* What the task asks: Write out, word for word, only the data from its first line to the line containing "before = set(bpy.data.objects)".

* Data provided:
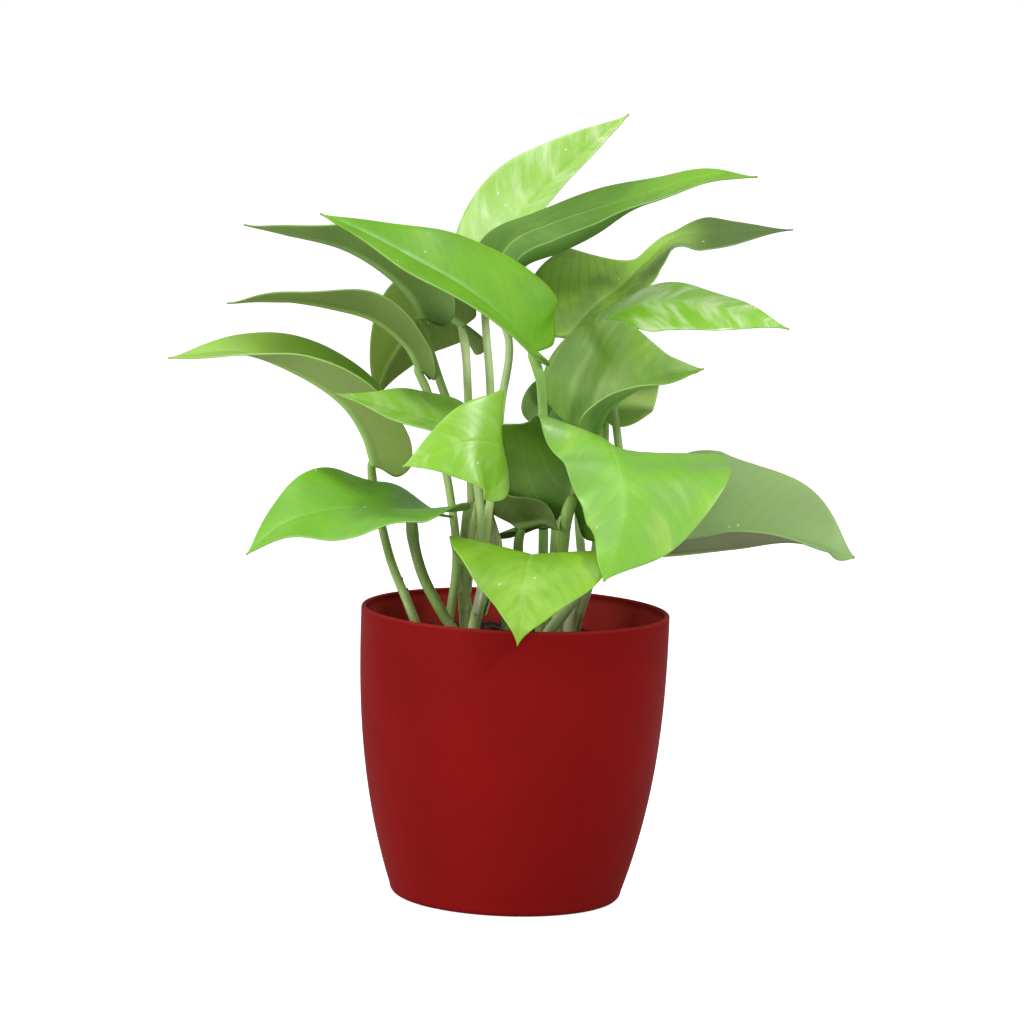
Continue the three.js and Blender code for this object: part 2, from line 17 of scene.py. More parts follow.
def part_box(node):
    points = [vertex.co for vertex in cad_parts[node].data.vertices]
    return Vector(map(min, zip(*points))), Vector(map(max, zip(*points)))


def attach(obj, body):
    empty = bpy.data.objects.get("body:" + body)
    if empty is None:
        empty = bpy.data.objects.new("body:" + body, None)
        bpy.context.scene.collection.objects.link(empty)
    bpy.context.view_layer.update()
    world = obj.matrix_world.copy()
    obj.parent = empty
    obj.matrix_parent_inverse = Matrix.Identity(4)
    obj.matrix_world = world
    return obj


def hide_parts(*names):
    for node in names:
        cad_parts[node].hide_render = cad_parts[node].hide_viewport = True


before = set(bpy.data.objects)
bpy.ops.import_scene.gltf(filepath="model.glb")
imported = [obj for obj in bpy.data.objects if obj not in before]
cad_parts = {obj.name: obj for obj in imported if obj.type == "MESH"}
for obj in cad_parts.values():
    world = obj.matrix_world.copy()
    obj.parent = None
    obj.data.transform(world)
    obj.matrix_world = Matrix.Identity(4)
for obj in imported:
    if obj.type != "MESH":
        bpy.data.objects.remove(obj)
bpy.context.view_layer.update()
scene = bpy.context.scene
MM = 0.001
print("nodes in the frame:", len(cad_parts))

# %% [markdown]
# The pot is a drinking-glass shape with walls that curve in towards the base. Its few sizes are read back
# from the frame where the frame holds them, so that the finer pot and the soil agree with the solids.

# %% sizes of the pot and the soil
pot_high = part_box("pot")[1]
POT_HEIGHT = pot_high.z / MM
POT_TOP_RADIUS = pot_high.x / MM
POT_BASE_RADIUS = 41
POT_BELLY = 2.55
POT_CORNER = 3
POT_WALL = 1.8
POT_FLOOR = 2.6
SOIL_TOP = 96.4
SOIL_FALL = 6
STEM_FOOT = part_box("stalk_04")[0].z / MM
BLADE_THICKNESS = 0.8
print("pot", round(POT_HEIGHT, 1), "mm high,", round(2 * POT_TOP_RADIUS, 1), "mm across its top")

# %% [markdown]
# The camera stands about a metre and a half away with a long lens, so the pot's rim is nearly flat, as in
# a catalogue picture. It looks down a little, and it is turned by two degrees, as the photograph is.

# %% camera
LENS_TARGET = Vector((-2.6, 0, 139.5)) * MM
LENS_DISTANCE = 1520 * MM
LENS_DOWN = math.radians(6.9)
LENS_ROLL = math.radians(2.15)
SENSOR = 36
FRAME_PIXELS = 1024
LENS_PIXELS = 4229
SEEN_METRES = 200

camera_data = bpy.data.cameras.new("camera")
camera_data.sensor_width = SENSOR
camera_data.lens = LENS_PIXELS / FRAME_PIXELS * SENSOR
camera_data.clip_end = SEEN_METRES
camera = bpy.data.objects.new("camera", camera_data)
scene.collection.objects.link(camera)
back = Vector((0, -math.cos(LENS_DOWN), math.sin(LENS_DOWN)))
level = Vector((1, 0, 0))
upright = Vector((0, math.sin(LENS_DOWN), math.cos(LENS_DOWN)))
right = level * math.cos(LENS_ROLL) + upright * math.sin(LENS_ROLL)
above = upright * math.cos(LENS_ROLL) - level * math.sin(LENS_ROLL)
turn = Matrix((right, above, back)).transposed().to_4x4()
camera.matrix_world = Matrix.Translation(LENS_TARGET + back * LENS_DISTANCE) @ turn
scene.camera = camera
print("lens", round(camera_data.lens, 1), "mm")

# %% [markdown]
# A white floor that runs out to the horizon and large soft lamps give the even light of a studio. A broad
# lamp low at the left in front reaches in under the leaves, a smaller one at the right in front throws the
# soft shadows, and a wide one overhead makes the waxy skins gleam. The room and the floor look white to
# the camera, and the floor glows a little there so that no horizon shows. They send less light back to the
# plant than they show, so that the undersides of the leaves stay dark, as on a plant that stands free in a
# room.

# %% floor and light
ROOM_LIGHT = 0.42
ROOM_SEEN = 1.0
FLOOR_HALF = 60
FLOOR_GIVES = 0.7
FLOOR_SHOWS = 0.9
FLOOR_GLOW = 0.78
LAMPS = {"left_lamp": dict(place=(-1.3, -1.0, 0.5), size=0.7, watts=12),
         "right_lamp": dict(place=(1.0, -1.0, 1.3), size=0.3, watts=13),
         "top_lamp": dict(place=(-0.6, -0.45, 1.5), size=1.4, watts=9)}


def soft_lamp(name, place, size, watts):
    lamp = bpy.data.lights.new(name, "AREA")
    lamp.shape = "DISK"
    lamp.size = size
    lamp.energy = watts
    holder = bpy.data.objects.new(name, lamp)
    holder.location = place
    holder.rotation_euler = (LENS_TARGET - Vector(place)).to_track_quat("-Z", "Y").to_euler()
    scene.collection.objects.link(holder)


def camera_only(tree, away, seen):
    """A value that is seen by the camera's own rays, and away by the rest of the light."""
    sight = tree.nodes.new("ShaderNodeLightPath")
    choice = tree.nodes.new("ShaderNodeMapRange")
    choice.inputs["To Min"].default_value = away
    choice.inputs["To Max"].default_value = seen
    tree.links.new(sight.outputs["Is Camera Ray"], choice.inputs["Value"])
    return choice.outputs["Result"]


floor_mesh = bpy.data.meshes.new("floor")
corners = [(-FLOOR_HALF, -FLOOR_HALF, 0), (FLOOR_HALF, -FLOOR_HALF, 0), (FLOOR_HALF, FLOOR_HALF, 0),
           (-FLOOR_HALF, FLOOR_HALF, 0)]
floor_mesh.from_pydata(corners, [], [(0, 1, 2, 3)])
floor = bpy.data.objects.new("floor", floor_mesh)
scene.collection.objects.link(floor)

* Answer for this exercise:
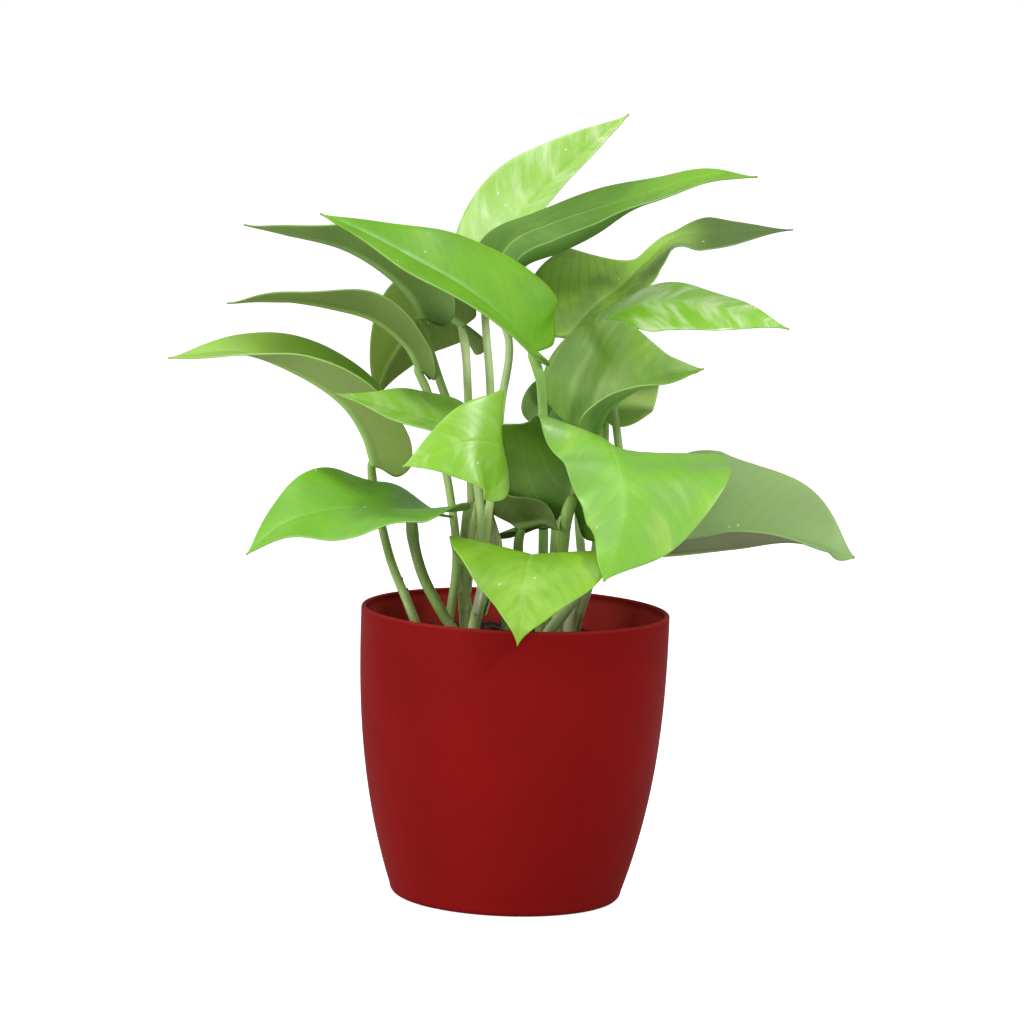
Continue the three.js and Blender code for this object: part 2, from line 17 of scene.py. More parts follow.
def part_box(node):
    points = [vertex.co for vertex in cad_parts[node].data.vertices]
    return Vector(map(min, zip(*points))), Vector(map(max, zip(*points)))


def attach(obj, body):
    empty = bpy.data.objects.get("body:" + body)
    if empty is None:
        empty = bpy.data.objects.new("body:" + body, None)
        bpy.context.scene.collection.objects.link(empty)
    bpy.context.view_layer.update()
    world = obj.matrix_world.copy()
    obj.parent = empty
    obj.matrix_parent_inverse = Matrix.Identity(4)
    obj.matrix_world = world
    return obj


def hide_parts(*names):
    for node in names:
        cad_parts[node].hide_render = cad_parts[node].hide_viewport = True


before = set(bpy.data.objects)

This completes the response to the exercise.